What does an agency Account Manager "look" like?

April 24, 2016

What does an agency Account Manager "look" like?

In the early days of my design career, someone asked me what I did for a job. I confidently answered, "I'm a graphic designer." I received the following reply (along with a quizzical expression) "but you don't look like a designer!" Oh, great. We all have pre-conceived notions of what a designer would "look" like within an agency (perhaps something like the mood board below), but what about an Account Manager?

You may have heard the term "suits" used to describe client service professionals. This term was borne out of the golden age of advertising when creatives created and client service people schmoozed (think "Mad Men"). Those who held the client relationships were - typically - men who wore smart suits and polished shoes. As society's attitude toward work attire has softened, so has the dress code within agencies. Never-the-less, there still exists a debatable line between dressing to reflect the creative nature of an agency, and looking highly professional.

Here's another mood board for your client service consideration:

Deciding what to wear, as an Account Manager, is going to depend on a few factors that will differ depending on your individual agency, your clients and the country/culture that you work within, but here are some general guidelines.

Dress to match your workplace

Is your agency laid back and "business casual", or more formal "suit and tie"? Understanding your agency's culture should give you insight into what may be expected of you. At least, to begin with, be guided by what you see your colleagues wearing. In general it is better to be slightly over-dressed than under-dressed.

Dress to reflect your position

Typically, the higher your "rank" within your agency, the more professional your office clothing should be. For example, an Account Director who holds a senior, client-facing position may well dress more professionally than an Account Executive who is not yet client-facing.

Dress to show your ambition

Are you an Account Manager who has a goal to be an Account Director within a handful of years? Reflecting your ambition in your dress sense is a great way for management to start thinking of you (even sub-consciously) in a more senior role.

Dress to represent your agency

Account Managers are the main and visible link between agency and client. Not only are you the voice of your agency, you are also the image of your agency. Bet you didn't know that tidbit was in your job description!

You have a responsibility to represent the company through your style. You’re the business card in that moment.”—Frank Muytjens, Head menswear designer at J.Crew

Dress to be relatable to your clients

Aim to dress to the same level (or better) than your clients. If your client is from a highly professional industry (e.g. banking, insurance, real estate, law, etc) then you should look as though you can hold your own in your meetings.

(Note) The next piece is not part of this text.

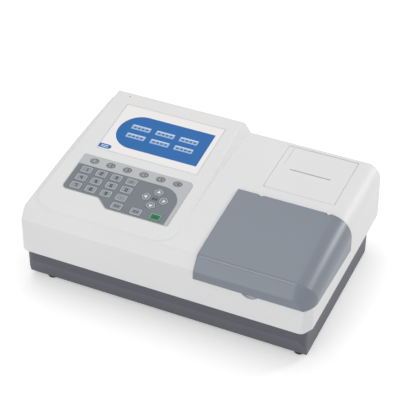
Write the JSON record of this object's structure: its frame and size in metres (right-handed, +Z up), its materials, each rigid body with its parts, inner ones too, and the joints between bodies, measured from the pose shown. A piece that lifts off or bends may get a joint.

If your client is from a not-so-professional industry, then aim your dress standard to match, or be slightly higher than, their own dress code. For example: dressing in a suit and tie when your client is in jeans and a t-shirt may come across as unrelatable and/or intimidating - try an open neck shirt (and ditch the jacket) instead.

Remember good grooming

A professional appearance is made up of more than just what you wear. It will also include personal hygiene, hair, skin, accessories and make-up. It's also worth remembering that "restrained" will win over "OTT" any day.

What about "casual" days?

Some agencies have an all-the-time casual dress code; some allow their client service team to wear jeans; whilst other agencies have "casual Fridays". Is it OK for Account Managers join in the casual frivolities?

Whatever you choose to wear, think about it this way: if you were called out to a client meeting on one of your "casual" days, would your client think what you are wearing to be professional and appropriate? If you use that question as your benchmark, you won't go wrong.